Several have compared him to Hitler in his swift, avaricious conquest; this analogy is a poor one, as Winston Churchill points out, for Napoleon was a man of wit, taste, and vision, while Hitler was little more than a thug boss. Of his 61 battles, Napoleon only initiated a small handful, being less the aggressor and more a defender of his vision. The only true comparison to Hitler is that he and the Fuhrer both underestimated the costs of invading Russia in the winter. Napoleon, on par with Washington and Franklin, is a man of the Enlightenment, one who can rise from the obscurity of lesser nobility on a French colony to become the most powerful and despised man of Europe. He was as competent an administrator as he was a general, bringing infrastructure, judicial reforms, and a sophisticated bureaucracy to government. He was an amateur curator of antiquities, having birthed the systematic study of archeology, and he respected the art and culture of each country brought under his sway. His reputation notwithstanding, he created more than he destroyed. Such a man demands our attention in any medium.
Yet despite these many features to choose from, these many possible directions, writer David Scarpa and director Ridley Scott instead opt for a broad overview that covers twenty-five years from Napoleon’s rise to military greatness to his death in exile on St. Helena. The effect is too wide a span to provide any detail. And, unfortunately, there is hardly any thematic thread holding these twenty-five years together. One potential thread is the love affair between Napoleon and Josephine, yet neither of these characters are depicted in a flattering light. Their love for one another cannot rise to the level of Abelard and Heloise, and their abuse of one another does not dip to the level of disgust, like we might see in Heathcliff and Cathy. The audience, thus, experiences in this erstwhile Antony and Cleopatra a banal treading of water, as the lovers cannot experience transformation through their romance. And much though I may enjoy the many characters of Joaquin Phoenix and the aesthetic delights of Vanessa Kirby, I was never drawn in by their performances.

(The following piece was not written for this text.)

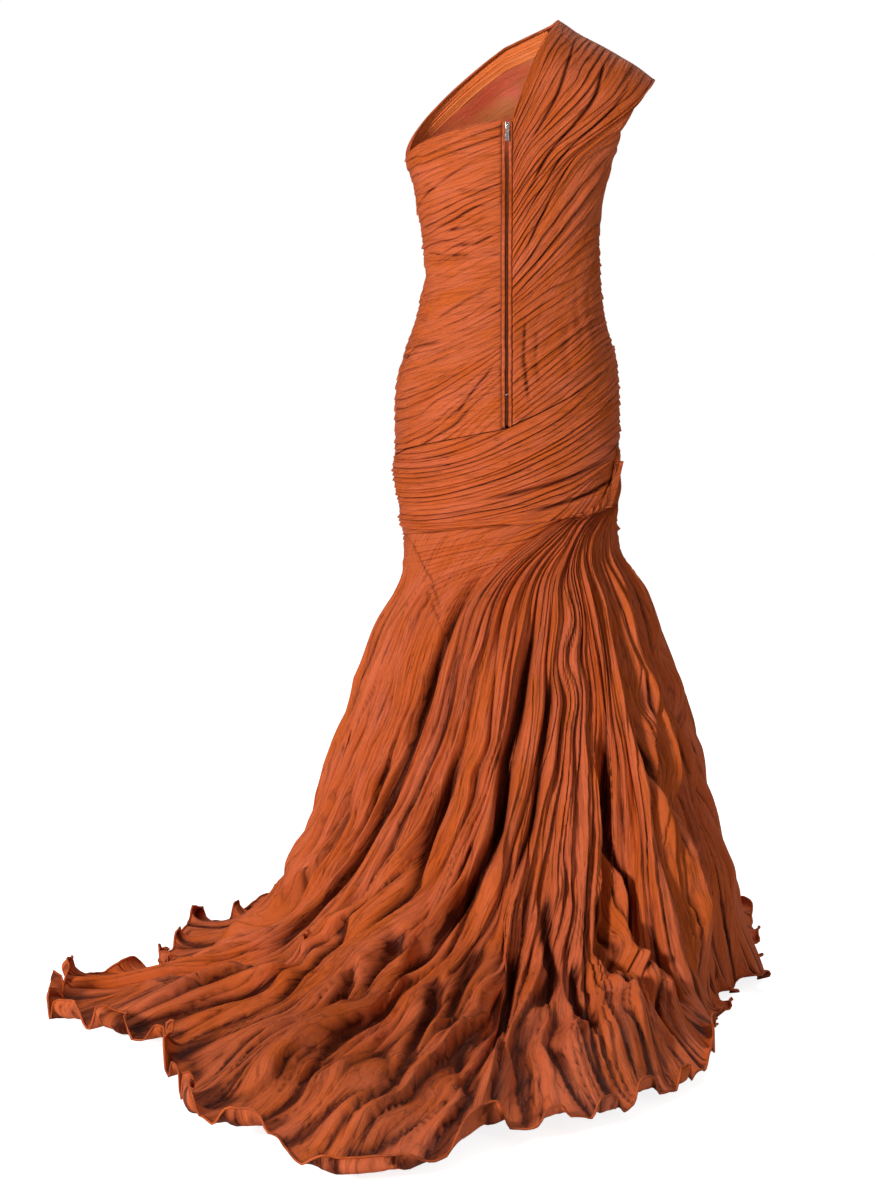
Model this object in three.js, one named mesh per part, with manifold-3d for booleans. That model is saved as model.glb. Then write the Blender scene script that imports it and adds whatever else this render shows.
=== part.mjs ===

One of the film’s virtues is its cinematography. The greatest moment is the Battle of Austerlitz, which unsurprisingly receives the most screentime of any other plot point, more even than the invasion of Russia or Waterloo. The creativity with which Scott covers these milestones is impressive, with eleven cameras shooting a battle sequence simultaneously. If this film receives Oscar nods, it will be for camera and editing work.

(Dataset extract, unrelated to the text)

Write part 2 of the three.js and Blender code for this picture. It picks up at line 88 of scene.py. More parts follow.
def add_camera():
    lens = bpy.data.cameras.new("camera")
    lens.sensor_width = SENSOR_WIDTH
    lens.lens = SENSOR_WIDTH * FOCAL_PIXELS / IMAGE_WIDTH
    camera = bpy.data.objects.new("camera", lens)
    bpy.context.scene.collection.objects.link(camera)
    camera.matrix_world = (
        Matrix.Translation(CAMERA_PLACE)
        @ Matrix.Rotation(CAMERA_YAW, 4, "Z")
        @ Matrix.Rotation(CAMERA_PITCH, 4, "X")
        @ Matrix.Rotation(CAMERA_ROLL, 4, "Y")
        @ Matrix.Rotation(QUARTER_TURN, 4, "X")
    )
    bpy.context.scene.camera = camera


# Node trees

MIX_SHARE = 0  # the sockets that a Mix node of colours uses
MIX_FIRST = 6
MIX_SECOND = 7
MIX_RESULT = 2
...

Perhaps the most important lesson of this movie, as implied above, is that one cannot truly summarize a life on screen—not without sufficient screen time to make room for the story. History on film often does not succeed because film is primarily a literary medium. Barring the exceptional documentaries, the popular audience is socially wired to read film as they would a novel. This modality requires a discernible plot, themes, symbols, motifs, etc. It requires rejecting many historical elements for the sake of narrative (which is why many readers balk at film adaptations leaving so much of the story on the editing floor).
Simply put, Scott and Scarpa bite off far more than they could chew. A more profitable and compelling story would have been to focus on one campaign or on one period of Napoleon’s life. Even were Napoleon to be musing about his life while in exile and the story told in flashbacks, we might at least pick up a theme to draw the story together.
If one is interested in reading about Napoleon rather than watching the film, I might recommend Andrew Roberts’ excellent biography, Napoleon (2014). Having read this work several years ago, it allowed me to sit in the theatre and at least not be confused about what was occurring, which is more than I can say for my fellow viewers. Perhaps books, like films, never quite summarize the life of a man, but with greater time and space, they can at least help us better understand him.